**SOURCE DATA**
++++++++++
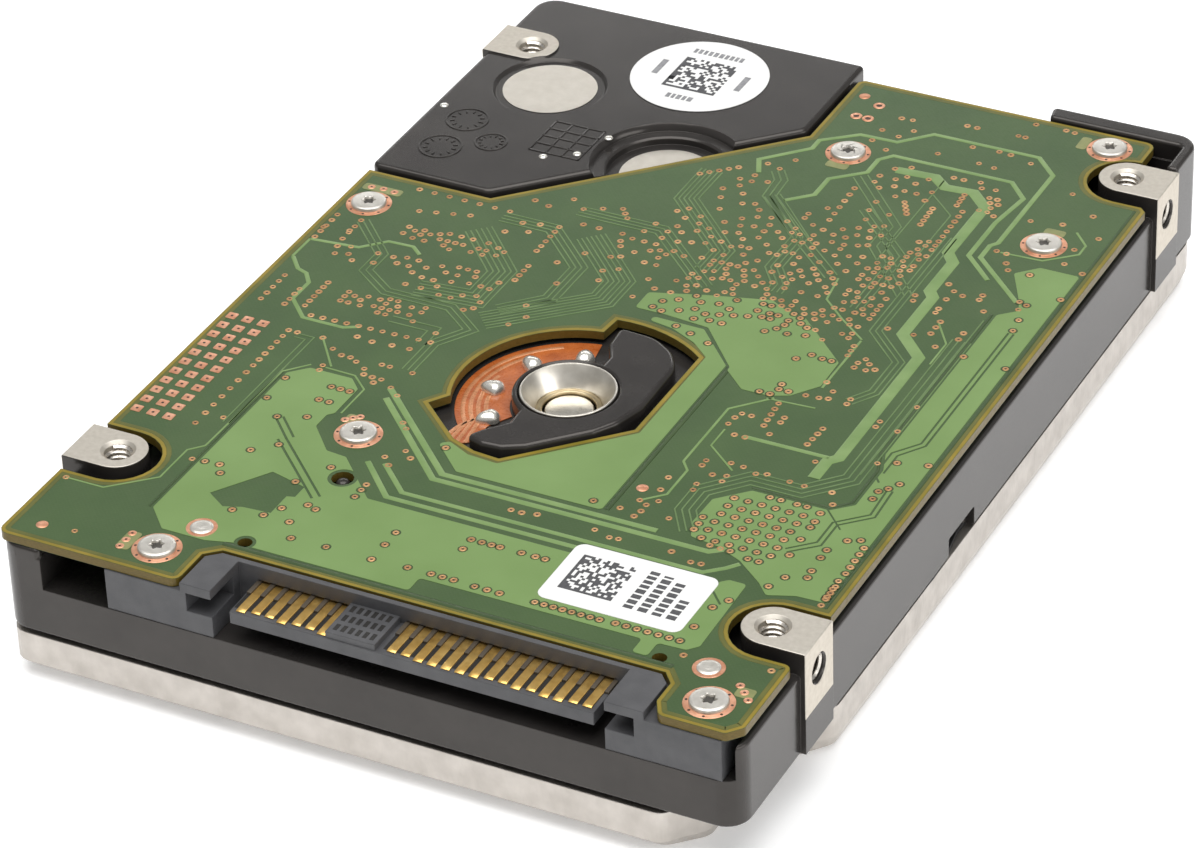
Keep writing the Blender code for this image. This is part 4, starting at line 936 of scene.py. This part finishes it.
def cavity(grow=0.0, front=None):
    radius, x = 33.4 + grow, 32.6 + grow
    lead = math.degrees(math.acos(x / radius))
    if front is None:
        ends = arc(SPINDLE, radius, 180 - lead, 360 + lead, 72)
    else:
        stop = math.degrees(math.asin((SPINDLE[1] - front) / radius))
        ends = arc(SPINDLE, radius, 180 - lead, 180 + stop, 24) + arc(SPINDLE, radius, 360 - stop, 360 + lead, 24)
    shoulder = [(x, 36.4 + grow), (29.3 + 0.6 * grow, 36.4 + grow), (27.3 + grow, 39.0 + 0.4 * grow)]
    return (ends + shoulder + [(27.3 + grow, 47.6 + grow), (-27.3 - grow, 47.6 + grow)]
            + [(-px, py) for px, py in shoulder[::-1]])


def land_outline():
    land = rounded([
        (0.9, -6.0, 0.0), (-0.1, -4.1, 0.6), (-0.4, -1.2, 0.6), (3.3, -1.45, 3.6), (5.6, -2.9, 3.6), (6.95, -5.0, 3.6),
        (7.1, -11.8, 3.6), (6.2, -15.0, 2.6), (5.0, -16.9, 1.8), (0.6, -21.3, 0.8), (-1.2, -22.3, 0.8),
        (-3.1, -22.45, 0.8), (-4.9, -21.9, 0.6), (-4.1, -20.5, 0.5), (-2.4, -18.5, 0.0)], 5)
    return land + arc(SPINDLE, 4.95, 240, 80, 32)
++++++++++
**EXERCISE DESCRIPTION**
Write the data from above out again, exactly.

**TASK OUTPUT**
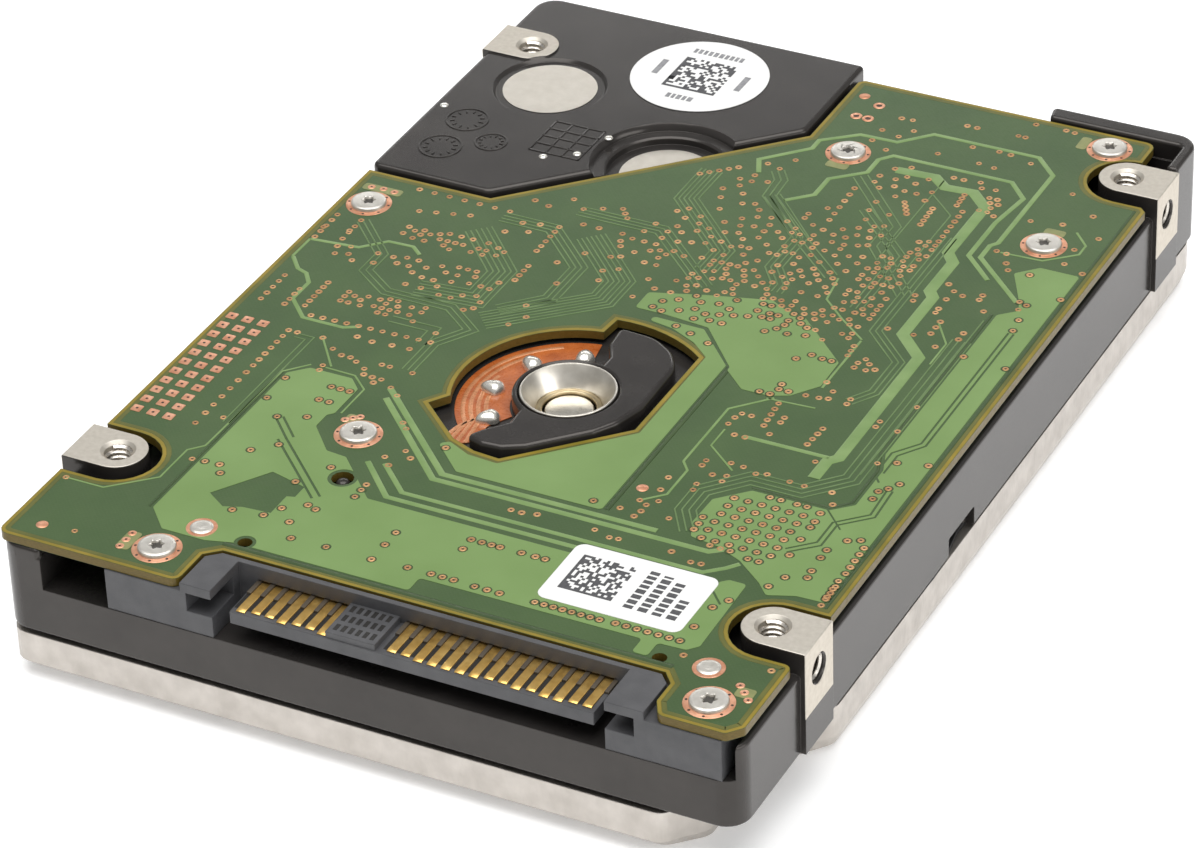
Keep writing the Blender code for this image. This is part 4, starting at line 936 of scene.py. This part finishes it.
def cavity(grow=0.0, front=None):
    radius, x = 33.4 + grow, 32.6 + grow
    lead = math.degrees(math.acos(x / radius))
    if front is None:
        ends = arc(SPINDLE, radius, 180 - lead, 360 + lead, 72)
    else:
        stop = math.degrees(math.asin((SPINDLE[1] - front) / radius))
        ends = arc(SPINDLE, radius, 180 - lead, 180 + stop, 24) + arc(SPINDLE, radius, 360 - stop, 360 + lead, 24)
    shoulder = [(x, 36.4 + grow), (29.3 + 0.6 * grow, 36.4 + grow), (27.3 + grow, 39.0 + 0.4 * grow)]
    return (ends + shoulder + [(27.3 + grow, 47.6 + grow), (-27.3 - grow, 47.6 + grow)]
            + [(-px, py) for px, py in shoulder[::-1]])


def land_outline():
    land = rounded([
        (0.9, -6.0, 0.0), (-0.1, -4.1, 0.6), (-0.4, -1.2, 0.6), (3.3, -1.45, 3.6), (5.6, -2.9, 3.6), (6.95, -5.0, 3.6),
        (7.1, -11.8, 3.6), (6.2, -15.0, 2.6), (5.0, -16.9, 1.8), (0.6, -21.3, 0.8), (-1.2, -22.3, 0.8),
        (-3.1, -22.45, 0.8), (-4.9, -21.9, 0.6), (-4.1, -20.5, 0.5), (-2.4, -18.5, 0.0)], 5)
    return land + arc(SPINDLE, 4.95, 240, 80, 32)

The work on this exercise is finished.